Step-by-step process for a better BCG matrix calculation

  1. Define the market carefully, including the geography, customer segment, and substitute set.
  2. Measure your sales using a consistent base such as annual revenue, unit volume, or active customers.
  3. Identify the largest direct competitor in the same market definition.
  4. Calculate relative market share by dividing your sales by the competitor’s sales.
  5. Estimate current and future market size from a reliable source or a disciplined internal model.
  6. Calculate market growth rate using the same period basis for both values.
  7. Select thresholds that match your industry realities, not just textbook defaults.
  8. Interpret the result together with margin profile, cash needs, switching costs, and strategic fit.

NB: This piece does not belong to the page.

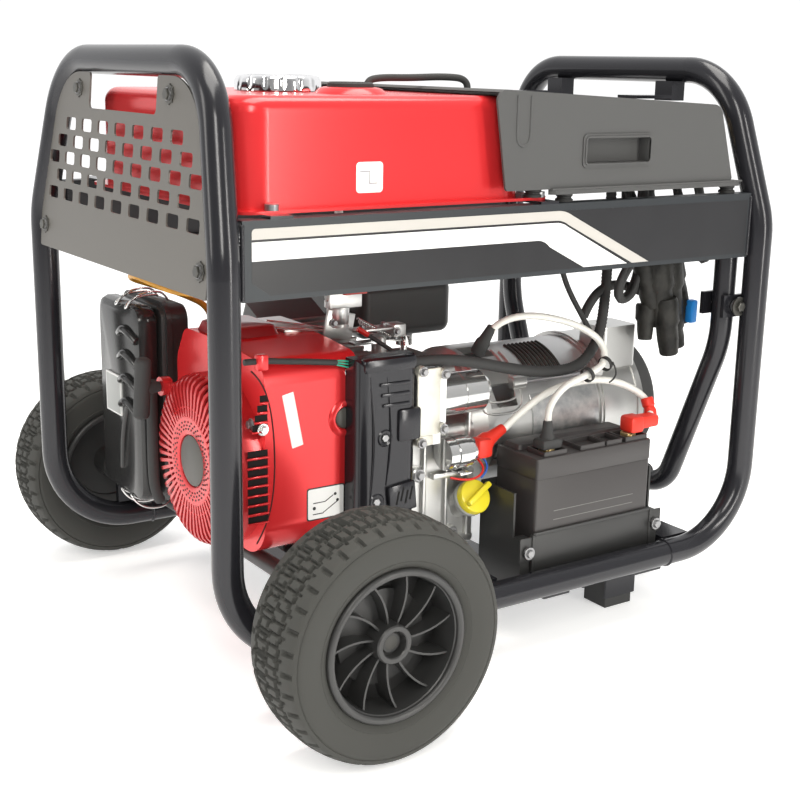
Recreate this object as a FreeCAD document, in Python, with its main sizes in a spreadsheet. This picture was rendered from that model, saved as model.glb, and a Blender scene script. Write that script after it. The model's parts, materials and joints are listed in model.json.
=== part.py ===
"""Engine driven welder: an open tube frame on two wheels that carries a petrol
engine, a welding alternator, a fuel tank, a control box and a starter battery.

Millimetres. +Z up, +X from the recoil starter to the alternator end, -Y to the
side with the battery. The origin is on the ground, under the middle of the frame.
"""
import FreeCAD, Part
import math
import os
import re

V = FreeCAD.Vector
X, Y, Z = V(1, 0, 0), V(0, 1, 0), V(0, 0, 1)

DIMENSIONS = {
    # frame
    "tube_od": 32, "tube_wall": 2.5, "half_len": 368, "half_wid": 243, "rail_mid": 81,
    "base_bend": 100, "lean_from": 490, "hoop_top": 670, "hoop_top_len": 350,
    "hoop_top_wid": 190.6, "top_bend": 88, "rail_half": 240,
    "channel_low": 448, "channel_high": 526, "channel_depth": 20, "channel_half": 348,
    "sheet_gauge": 2, "cross_top": 94, "cross_height": 28, "cross_width": 44,
    # running gear
    "wheel_x": -256, "wheel_y": 344.5, "tyre_rad": 126, "tyre_half": 42.5, "bead_rad": 79,
    "axle_rad": 10, "axle_half": 369, "hub_rad": 22, "run_gap": 0.05, "spokes": 10,
    "foot_x": 212, "foot_y": 176, "foot_len": 44, "foot_wid": 40, "foot_high": 36,
    # tank
    "tank_left": -338, "tank_right": 20, "tank_front": -215, "tank_back": 137,
    "tank_low": 532, "tank_high": 640, "cap_x": -197, "cap_y": -40, "cap_rad": 48,
    # control box
    "cover_left": -45, "cover_right": 293, "cover_low": 541, "cover_high": 648,
    "cover_half": 235, "cover_gauge": 3, "panel_x": 278,
    # engine and alternator share one shaft line
    "crank_y": -50, "crank_z": 236, "shaft_rad": 15, "alternator_rad": 94,
    "bell_x": 15, "stator_x": 100, "end_x": 215, "end_cap_x": 288, "end_cap_end": 325,
    "shroud_x": -274, "shroud_end": -155, "recoil_x": -312, "recoil_rad": 98,
    "case_left": -155, "case_low": 106, "case_near": -138, "case_far": 30,
    "cylinder_lean": 25, "fin_side": 108, "fin_count": 9,
    # battery and pull handle
    "battery_x": 44, "battery_len": 181, "battery_wid": 77, "battery_high": 167,
    "battery_front": -223, "battery_low": 68,
    "handle_x": 347, "handle_rad": 14, "pivot_high": 385, "pivot_y": 212,
}

doc = FreeCAD.newDocument("engine_driven_welder")
sheet = doc.addObject("Spreadsheet::Sheet", "Dims")
for row, (alias, number) in enumerate(DIMENSIONS.items(), start=1):
    sheet.set(f"A{row}", alias)
    sheet.set(f"B{row}", str(number))
    sheet.setAlias(f"B{row}", alias)
doc.recompute()

WORDS = re.compile(r"[a-z]+(?:_[a-z]+)+|spokes")
NODES = []


def dim(alias):
    """Read one driving dimension back from the sheet."""
    return float(getattr(sheet, alias))


def bind(obj, **sizes):
    """Set sizes: a string is a formula in the sheet's aliases, a number stays as it is."""
    for prop, size in sizes.items():
        if isinstance(size, str):
            obj.setExpression(prop, WORDS.sub(lambda m: "Dims." + m.group(), size))
        else:
            setattr(obj, prop, size)
    return obj


def place(x=0, y=0, z=0, axis=Z, angle=0):
    return FreeCAD.Placement(V(x, y, z), FreeCAD.Rotation(axis, angle))


LOOK = {"x": (Y, 90), "y": (X, -90), "z": (Z, 0)}


def box(x, y, z, length, width, height):
    """A box from its lowest corner. Sizes may be formulas."""
    obj = doc.addObject("Part::Box", "box")
    obj.Placement = place(x, y, z)
    return bind(obj, Length=length, Width=width, Height=height)


def rod(along, x, y, z, radius, length):
    """A cylinder from its first end, along x, y or z."""
    obj = doc.addObject("Part::Cylinder", "rod")
    obj.Placement = place(x, y, z, *LOOK[along])
    return bind(obj, Radius=radius, Height=length)


def taper(along, x, y, z, first, second, length):
    obj = doc.addObject("Part::Cone", "taper")
    obj.Placement = place(x, y, z, *LOOK[along])
    return bind(obj, Radius1=first, Radius2=second, Height=length)


def fuse(*pieces):
    obj = doc.addObject("Part::MultiFuse", "fuse")
    obj.Shapes = list(pieces)
    return obj


def cut(base, *tools):
    obj = doc.addObject("Part::Cut", "cut")
    obj.Base = base
    obj.Tool = tools[0] if len(tools) == 1 else fuse(*tools)
    return obj


def group(*pieces):
    """Separate solids that share one node."""
    obj = doc.addObject("Part::Compound", "group")
    obj.Links = list(pieces)
    return obj


def rounded(base, radius, keep):
    """Fillet the edges that keep(edge) picks."""
    doc.recompute()
    obj = doc.addObject("Part::Fillet", "rounded")
    obj.Base = base
    obj.Edges = [(i, radius, radius) for i, edge in enumerate(base.Shape.Edges, 1) if keep(edge)]
    return obj


def runs_along(direction):
    """Pick straight edges along one direction."""
    def keep(edge):
        line = isinstance(edge.Curve, Part.Line)
        return line and abs(edge.Curve.Direction.normalize().dot(direction)) > 0.999
    return keep


def node(label, obj):
    """Name a finished sub-part."""
    obj.Label = label
    NODES.append(obj)
    return obj


def corner_path(points, closed=False):
    """Straight runs joined by tangent arcs. A point is (position, arc radius)."""
    count = len(points)
    edges, spot = [], None
    first = None
    for i, (here, radius) in enumerate(points):
        end = not closed and i in (0, count - 1)
        if end or not radius:
            enter = leave = here
            arc = None
        else:
            before = (points[i - 1][0] - here).normalize()
            after = (points[(i + 1) % count][0] - here).normalize()
            half = before.getAngle(after) / 2
            reach = radius / math.tan(half)
            enter, leave = here + before * reach, here + after * reach
            middle = (before + after).normalize() * (radius / math.sin(half) - radius)
            arc = Part.Arc(enter, here + middle, leave).toShape()
        if spot is not None and spot.distanceToPoint(enter) > 1e-6:
            edges.append(Part.LineSegment(spot, enter).toShape())
        if arc is not None:
            edges.append(arc)
        spot = leave
        first = first or enter
    if closed and spot.distanceToPoint(first) > 1e-6:
        edges.append(Part.LineSegment(spot, first).toShape())
    return Part.Wire(edges)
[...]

Common mistakes in BCG matrix analysis

  • Using internal growth instead of market growth: This can misclassify a product in a mature market as high growth.
  • Using total market share instead of relative share: The classic method compares you with the largest competitor, not merely the total market.
  • Choosing arbitrary thresholds: A 10% growth threshold may not fit regulated utilities, industrial machinery, or mature consumer staples.
  • Ignoring profitability: A high-share business is not automatically a Cash Cow if margins are weak or cash conversion is poor.
  • Forgetting strategic role: Some low-growth businesses still matter because they bundle, cross-sell, or defend key accounts.

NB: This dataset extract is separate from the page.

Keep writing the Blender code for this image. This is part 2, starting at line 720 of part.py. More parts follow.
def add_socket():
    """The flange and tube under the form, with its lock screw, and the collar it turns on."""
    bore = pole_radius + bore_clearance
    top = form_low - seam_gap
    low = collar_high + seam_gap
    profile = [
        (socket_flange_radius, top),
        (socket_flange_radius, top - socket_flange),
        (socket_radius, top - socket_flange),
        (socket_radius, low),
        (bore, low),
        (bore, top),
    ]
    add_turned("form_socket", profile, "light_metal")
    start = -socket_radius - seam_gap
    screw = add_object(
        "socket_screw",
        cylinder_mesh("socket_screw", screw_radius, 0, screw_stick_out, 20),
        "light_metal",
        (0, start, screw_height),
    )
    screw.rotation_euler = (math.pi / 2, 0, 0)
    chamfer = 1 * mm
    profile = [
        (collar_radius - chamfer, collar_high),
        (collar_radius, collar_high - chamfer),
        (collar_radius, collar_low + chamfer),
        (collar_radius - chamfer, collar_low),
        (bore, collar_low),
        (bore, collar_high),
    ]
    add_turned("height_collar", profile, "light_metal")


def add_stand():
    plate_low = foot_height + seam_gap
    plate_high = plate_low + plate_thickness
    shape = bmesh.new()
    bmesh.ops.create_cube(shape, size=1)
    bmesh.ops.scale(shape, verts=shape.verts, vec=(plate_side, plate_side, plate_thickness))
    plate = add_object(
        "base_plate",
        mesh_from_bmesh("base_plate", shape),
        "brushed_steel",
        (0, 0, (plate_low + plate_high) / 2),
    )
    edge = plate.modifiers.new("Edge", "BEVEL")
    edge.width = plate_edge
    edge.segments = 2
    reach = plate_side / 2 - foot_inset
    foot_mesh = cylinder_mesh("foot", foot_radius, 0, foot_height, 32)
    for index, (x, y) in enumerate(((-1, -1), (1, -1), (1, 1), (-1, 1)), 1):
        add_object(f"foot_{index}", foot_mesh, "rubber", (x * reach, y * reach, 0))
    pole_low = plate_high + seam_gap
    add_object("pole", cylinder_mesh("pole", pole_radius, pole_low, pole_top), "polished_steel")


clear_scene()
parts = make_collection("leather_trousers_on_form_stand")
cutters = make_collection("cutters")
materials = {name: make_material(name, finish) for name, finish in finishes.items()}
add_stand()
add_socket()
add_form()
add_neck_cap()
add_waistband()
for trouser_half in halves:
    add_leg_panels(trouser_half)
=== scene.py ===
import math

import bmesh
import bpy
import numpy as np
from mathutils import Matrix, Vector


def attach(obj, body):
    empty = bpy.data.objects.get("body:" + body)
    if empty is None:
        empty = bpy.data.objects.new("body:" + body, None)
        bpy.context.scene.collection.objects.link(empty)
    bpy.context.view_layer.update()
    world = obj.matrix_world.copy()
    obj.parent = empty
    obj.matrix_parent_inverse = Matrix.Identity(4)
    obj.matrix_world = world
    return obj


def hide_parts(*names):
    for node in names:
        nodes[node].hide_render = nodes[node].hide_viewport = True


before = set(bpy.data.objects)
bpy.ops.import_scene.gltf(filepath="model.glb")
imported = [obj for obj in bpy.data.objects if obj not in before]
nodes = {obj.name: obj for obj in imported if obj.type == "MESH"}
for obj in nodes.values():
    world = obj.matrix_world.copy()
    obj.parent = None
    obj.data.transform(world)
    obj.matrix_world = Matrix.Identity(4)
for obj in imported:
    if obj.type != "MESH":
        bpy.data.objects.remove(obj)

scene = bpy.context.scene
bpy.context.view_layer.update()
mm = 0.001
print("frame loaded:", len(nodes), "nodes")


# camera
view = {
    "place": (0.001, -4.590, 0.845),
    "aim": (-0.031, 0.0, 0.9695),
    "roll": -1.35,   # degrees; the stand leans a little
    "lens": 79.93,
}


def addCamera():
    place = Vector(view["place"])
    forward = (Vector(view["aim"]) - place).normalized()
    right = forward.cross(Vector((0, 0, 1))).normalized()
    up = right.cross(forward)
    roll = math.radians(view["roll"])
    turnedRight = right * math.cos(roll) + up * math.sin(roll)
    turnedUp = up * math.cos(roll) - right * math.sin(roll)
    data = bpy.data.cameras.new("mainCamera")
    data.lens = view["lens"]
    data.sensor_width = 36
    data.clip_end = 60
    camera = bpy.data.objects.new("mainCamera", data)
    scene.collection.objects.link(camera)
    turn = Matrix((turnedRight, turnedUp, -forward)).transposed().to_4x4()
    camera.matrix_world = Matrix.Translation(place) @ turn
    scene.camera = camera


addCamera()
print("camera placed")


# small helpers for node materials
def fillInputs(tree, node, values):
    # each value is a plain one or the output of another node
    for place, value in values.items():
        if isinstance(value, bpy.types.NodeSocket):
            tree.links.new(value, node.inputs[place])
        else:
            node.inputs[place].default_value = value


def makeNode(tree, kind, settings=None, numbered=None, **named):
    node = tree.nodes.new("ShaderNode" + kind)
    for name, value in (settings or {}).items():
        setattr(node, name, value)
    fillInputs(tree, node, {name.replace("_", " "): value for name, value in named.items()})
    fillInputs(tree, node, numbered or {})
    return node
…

The best use of the BCG matrix is not as a rigid answer generator, but as a structured strategic conversation. It helps management quickly see where the portfolio is overexposed, underinvested, or misaligned with future growth opportunities.

How to use the calculator on this page

Start by entering the name of the business unit and selecting the measurement basis. Then input your annual sales and the annual sales of the largest competitor. Next, enter the current market size and the forecast market size for the same period length, usually the next year. Finally, choose your classification thresholds for high share and high growth.

When you click the calculate button, the tool computes:

  • Relative market share
  • Market growth rate
  • Your estimated percentage market share
  • The final BCG quadrant classification
  • A tailored strategic recommendation

The chart then plots your position on a two-dimensional BCG matrix so you can see the relationship visually. This is especially useful when presenting to leadership teams because the message becomes easier to absorb than a spreadsheet alone.

Final strategic takeaway

BCG matrix calculation remains valuable because it compresses a complex portfolio discussion into two decision-critical dimensions: competitive power and growth potential. It is most effective when supported by sound market data, realistic thresholds, and management judgment. Used correctly, it helps companies allocate capital more rationally, protect core profit engines, and identify where additional investment can create future growth leaders. Used carelessly, it can oversimplify the market and distort priorities.

For that reason, the most effective teams treat the BCG matrix as the beginning of strategic analysis rather than the end. Calculate carefully, validate assumptions, compare across business units, and then combine the results with margin, risk, customer retention, and capability considerations before making final portfolio decisions.